**PROBLEM REQUIREMENTS**
Copy out exactly the lines from the start of the data to the line containing "cylinder(MCU_X - 5, MCU_Z". Include both.

══════

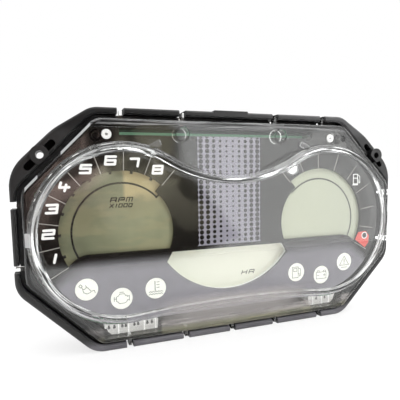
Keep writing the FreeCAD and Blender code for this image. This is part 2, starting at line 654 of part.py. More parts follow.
MCU_X, MCU_Z, MCU_W = -48.0, -22.0, 14.0
save("microcontroller", back_chip(MCU_X, MCU_Z, MCU_W, MCU_W, 1.6).cut(
    cylinder(MCU_X - 5, MCU_Z + 5, 0.7, BOARD_Y1 + 1.4, BOARD_Y1 + 2)))


def microcontroller_leads():
    """Sixteen flat leads on each of the four sides."""
    pitch, length, width, thick = 0.8, 1.6, 0.36, 0.25
    reach = MCU_W / 2 + length / 2
    leads = []
    for i in range(16):
        along = -6.0 + pitch * i
        for side in SIDES:
            leads.append(back_chip(MCU_X + side * reach, MCU_Z + along, length, width, thick))
            leads.append(back_chip(MCU_X + along, MCU_Z + side * reach, width, length, thick))
    return Part.makeCompound(leads)


save("microcontroller_leads", microcontroller_leads())
save("lcd_drivers", Part.makeCompound(
    [back_chip(x, z, 10.0, 10.0, 1.4) for x, z in [(-78.0, 20.0), (78.0, 20.0), (6.0, -26.0)]]))
save("memory_chip", back_chip(-20.0, -30.0, 5.0, 4.0, 1.5))
save("power_regulator", fused(back_chip(52.0, 38.0, 6.6, 6.1, 2.3),
                              back_chip(52.0, 42.6, 5.4, 3.2, 0.8)))
save("power_inductor", back_chip(70.0, 42.0, 10.0, 10.0, 4.5).common(
    cylinder(70.0, 42.0, 6.2, BOARD_Y1 - 1, BOARD_Y1 + 6)))
# x, z, radius, height
CAPACITORS = [(36.0, 42.0, 4.0, 10.2), (84.0, 42.0, 4.0, 10.2), (38.0, -38.0, 3.15, 5.4)]
save("filter_capacitors", Part.makeCompound(
    [cylinder(x, z, radius, BOARD_Y1, BOARD_Y1 + height)
     for x, z, radius, height in CAPACITORS]))
save("clock_crystal", rounded_block(-34.5, -23.5, -12.6, -8.0, 2.2, BOARD_Y1, BOARD_Y1 + 3.5))
save("beeper", cylinder(60.0, -28.0, 6.0, BOARD_Y1, BOARD_Y1 + 8.5).cut(
    cylinder(60.0, -28.0, 1.0, BOARD_Y1 + 7.0, BOARD_Y1 + 9)))
# two rows of six: first x, pitch, z
RESISTOR_ROWS = [(-100.0, 5.0, -36.0), (84.0, 4.0, 8.0)]
save("chip_resistors", Part.makeCompound(
    [back_chip(first_x + pitch * i, z, 1.6, 3.2, 0.6)
     for i in range(6) for first_x, pitch, z in RESISTOR_ROWS]))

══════

**ANSWER TO THIS TASK**
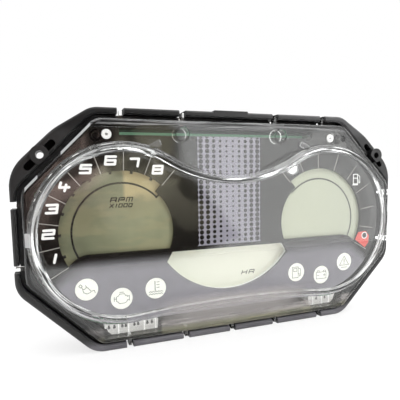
Keep writing the FreeCAD and Blender code for this image. This is part 2, starting at line 654 of part.py. More parts follow.
MCU_X, MCU_Z, MCU_W = -48.0, -22.0, 14.0
save("microcontroller", back_chip(MCU_X, MCU_Z, MCU_W, MCU_W, 1.6).cut(
    cylinder(MCU_X - 5, MCU_Z + 5, 0.7, BOARD_Y1 + 1.4, BOARD_Y1 + 2)))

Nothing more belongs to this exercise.